The expanded Panama Canal is having a powerful impact on vessel size, cargo volumes, and port infrastructure.
Post-Panamax vessels now make up a large and growing percentage of the fleet calling the US East Coast. With these massive vessels, container exchanges are also growing to 5,000 to 6,000 boxes per ship.
Such cargo influxes impact the entire supply chain. In the neo-Panamax era, it is critical for gateway ports to provide sufficient landside infrastructure. Enhanced rail capacity is key not only to handling the container volumes flowing to East Coast hub ports, but to serving expanded geographical markets without congestion.
To handle the cargo, it is critical for East Coast ports to expand capacity through improvements to on-terminal infrastructure and intermodal facilities with an eye toward extending services farther into the hinterlands.

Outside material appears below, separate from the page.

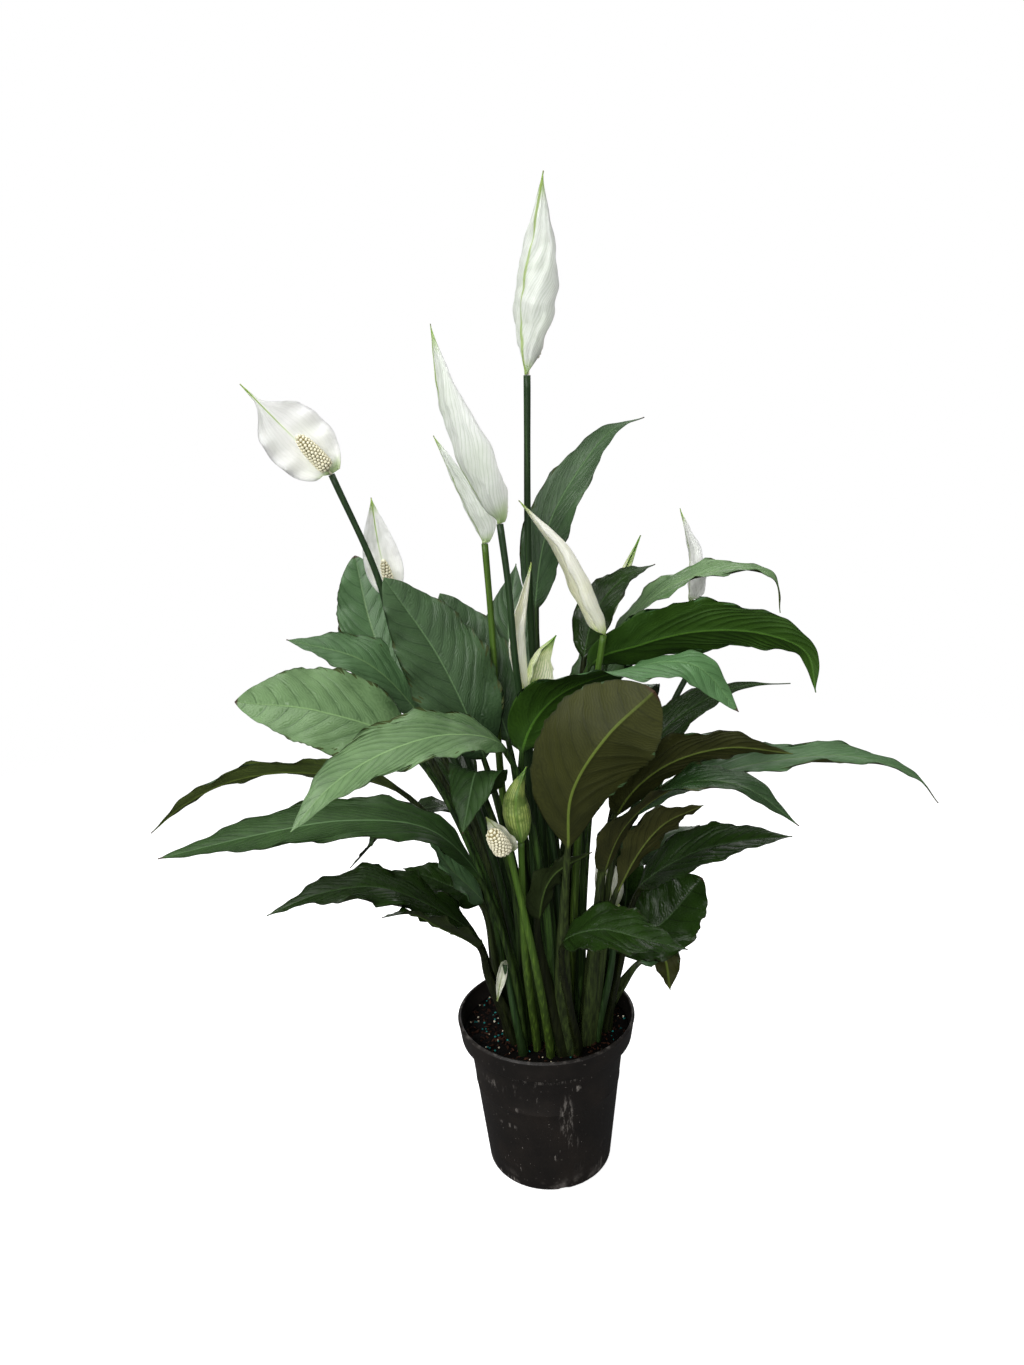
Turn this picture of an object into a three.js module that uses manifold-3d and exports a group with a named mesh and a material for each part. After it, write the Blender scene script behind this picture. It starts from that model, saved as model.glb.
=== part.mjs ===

If such port investments are made, the cargo will continue to follow. The opening of new operations by freight forwarders and transload facilities will set the stage for another wave of growth in logistics, construction, manufacturing, and related industries.
While it is important for ports to remain focused on carriers and beneficial cargo owners, it is equally important that we provide for the frontline customer — the trucker. Adding lanes and streamlining processes so that drivers remain assured of efficient turn times is key to maintaining the free flow of cargo.
Ports must also work with their states to ensure cargo fluidity from terminals to the interstate system as demand increases from fast-growing population centers.
Keeping costs in check and terminals congestion free are two of the main drivers that will ensure ports’ success in the coming year.